You should be aware that Bubble Brothers are sponsors of the Irish round-the-world cycle expedition, which by now you may have heard about from the national news. If you'd like to find out more, and help swell Fearghal and Simon's charity fund - they are raising money and awareness for Aware - you will be very welcome to meet them at an illustrated talk in Cork's Blackrock Observatory this Wednesday, November 5th, at 7pm.

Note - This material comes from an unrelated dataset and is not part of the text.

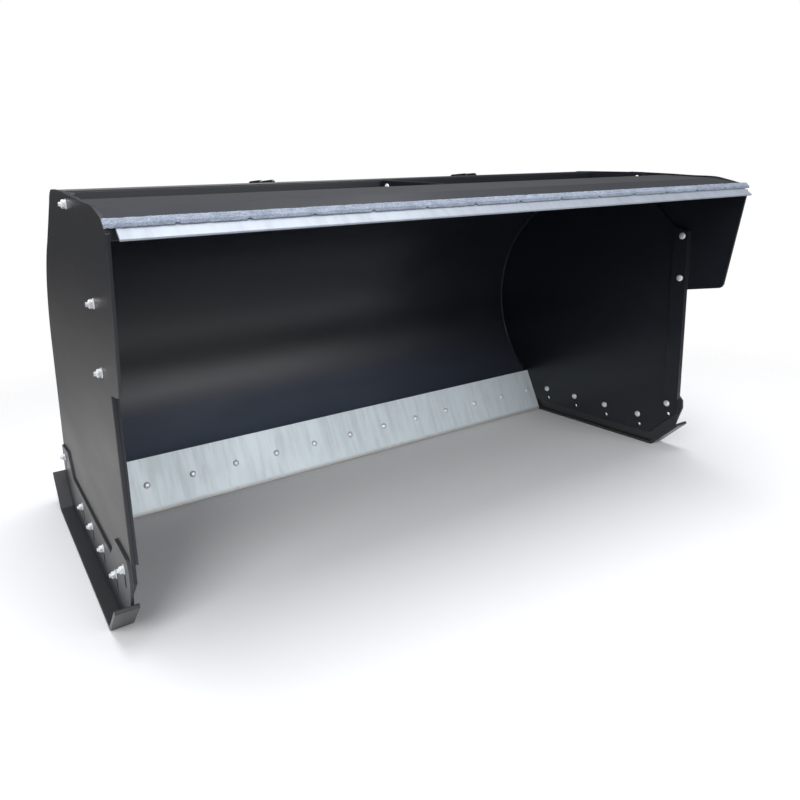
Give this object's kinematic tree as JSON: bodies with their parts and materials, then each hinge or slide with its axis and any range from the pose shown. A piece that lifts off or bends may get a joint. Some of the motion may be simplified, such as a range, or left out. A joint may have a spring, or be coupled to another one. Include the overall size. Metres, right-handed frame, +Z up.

It's €10 in and there's a complimentary glass of wine included.
PUTTING THE NONSENSE BACK
This was the mish-mash filling in the sandwich.
The demystification of wine - the suggestion that, assuming any degree of curiosity beyond wine-merely-as-alcoholic-drink, wine can be understood in isolation from all its cultural &c. connections is a mixed blessing that may strengthen the power of the wine brands, who may in due course dispense with regionality and other aspects of individual character altogether.
Because in Ireland we're not in an indigenous wine culture - where learning to appreciate wine is part of growing up - people find the prospect of 'making up for lost time' frightening, and think that getting a foothold on what they see as a slippery-sided monolith of wine knowledge is going to be impossible. I was suggesting that that's the wrong way of thinking about it. Wine is connected to all of us in all kinds of ways whether we recognize them or not. By using the cobwebby networks of blogs, barcamps, and so on and so forth, Bubble Brothers are hoping to emphasize that wine knowledge is a continuous part of the cultural landscape. No-one has to climb the mountain if they don't want to, but if the view from the top takes your fancy, all the equipment you need is available.
I mentioned that this is rather like the way in which people who have not grown up with technology need to accept that it is inevitably part of the world they live in, and accessible to them should they choose to explore. Perhaps one or two of our customers whose principal interest in Bubble Brothers is our wine have become aware of the diversity of online ways of doing things after hearing about or seeing my dabbling.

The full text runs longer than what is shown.